The 1997 Canada-Chile Free Trade Agreement (CCFTA) is the second in the world to include women and female youths as a fundamental aspect to long-term economic development and it reaffirmed both their country’s preexisting commitments to United Nations agreements on gender rights. The CCFTA also established a bilateral international commission to oversee that those stipulations for so-called gender rights and equality are adhered to within Canada and Chile.
Despite these onerous layers of international regimentation, Angella MacEwen, a senior economist for the progressive Canadian Labour Congress, describes the gender chapter in its FTA with Chile as “really weak.” In other words, it’s not far reaching enough.
With such arduous demands and progressive expectations from Canada, how can President Trump expect to appease both his base and the Canadian government? Both objectives are at odds, leaving only one viable alternative, which he has ultimately promised and would be the wisest course of action: terminating NAFTA.
Even if Trump and U.S. negotiators were able to convince Canada to drop all its progressive demands and for it along with Mexico to agree with a flawless agreement that benefits both the American worker and U.S.-based enterprises, there is much more that is at stake: the independence and sovereignty of the United States, as well as that of Canada and Mexico.
Just as “more progressive” changes or negative proposals could be added to the agreement in current or future renegotiations, any “positive” pro-U.S. reforms could also be subject to change or removal when enforced or renegotiated by a future administration.

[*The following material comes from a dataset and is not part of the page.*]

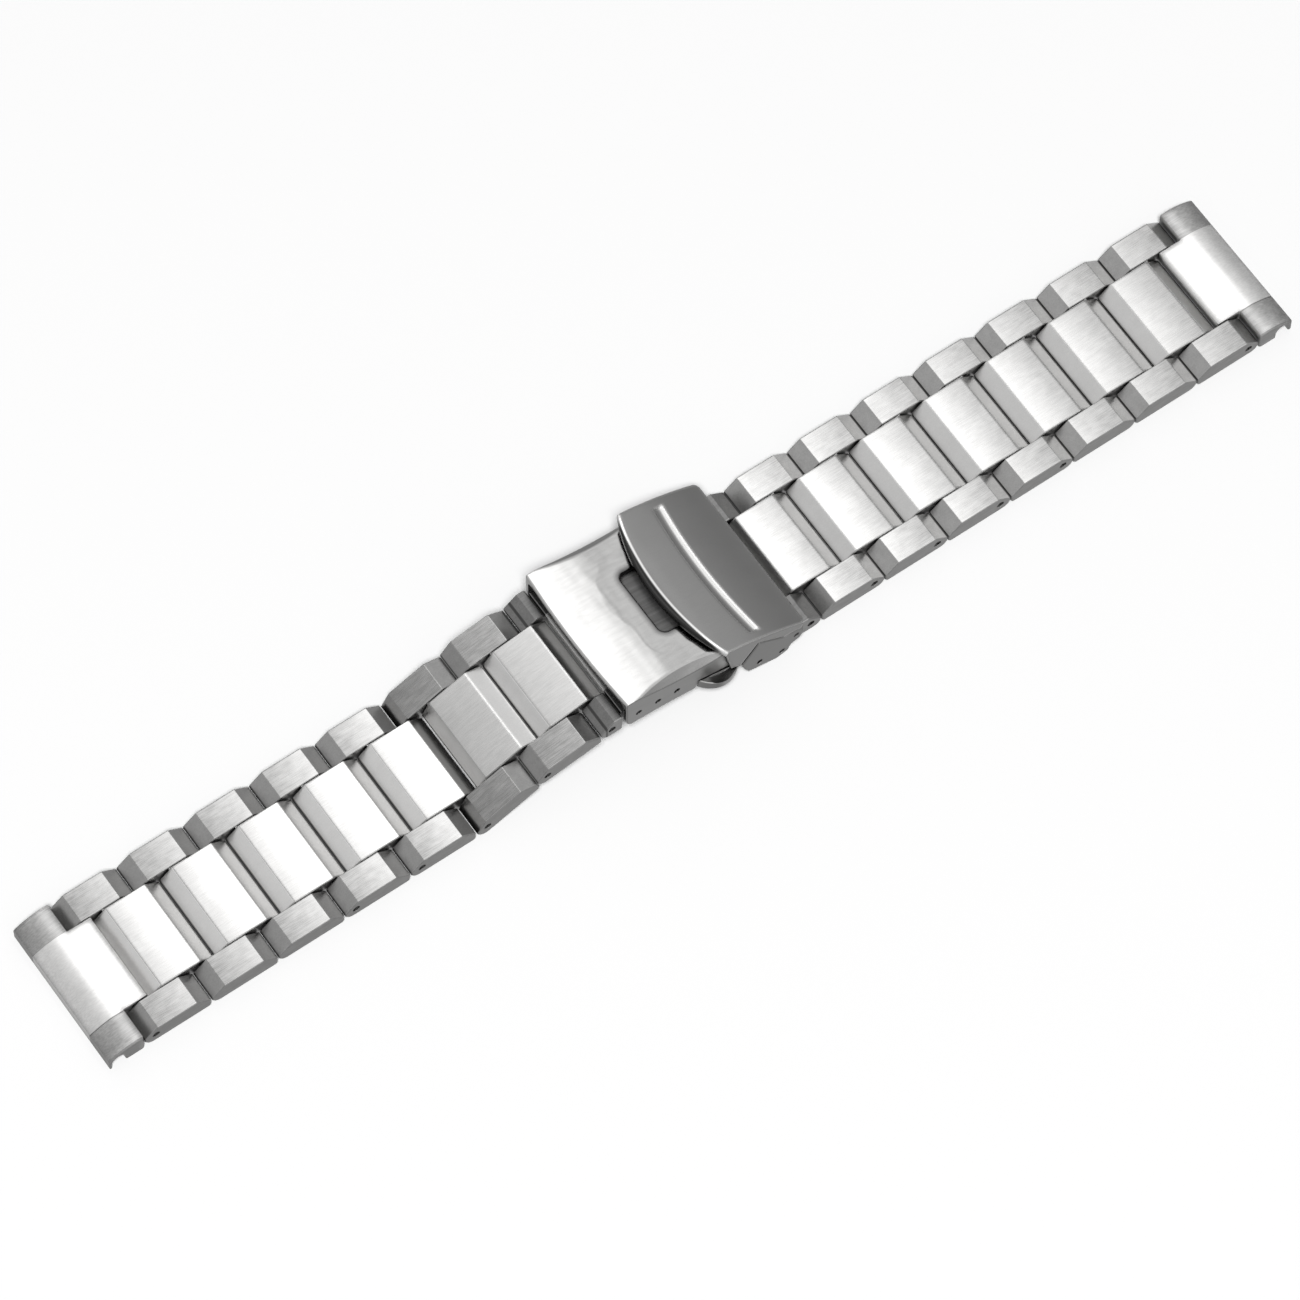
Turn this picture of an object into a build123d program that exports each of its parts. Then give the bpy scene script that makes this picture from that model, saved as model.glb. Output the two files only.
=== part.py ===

Rather than giving progressives and globalists a foothold or future open door, President Trump and the U.S. government have the perfect opportunity right now to once and for all shut that door close by withdrawing from the agreement, much like how Trump already pulled out of the TPP.
While on the campaign trail, candidate Trump repeatedly called NAFTA a “disaster” and the “worst trade deal ever made.” Therefore, it is difficult to foresee how he can make it any better when Canada’s stated objectives are the opposite of what Trump has promised.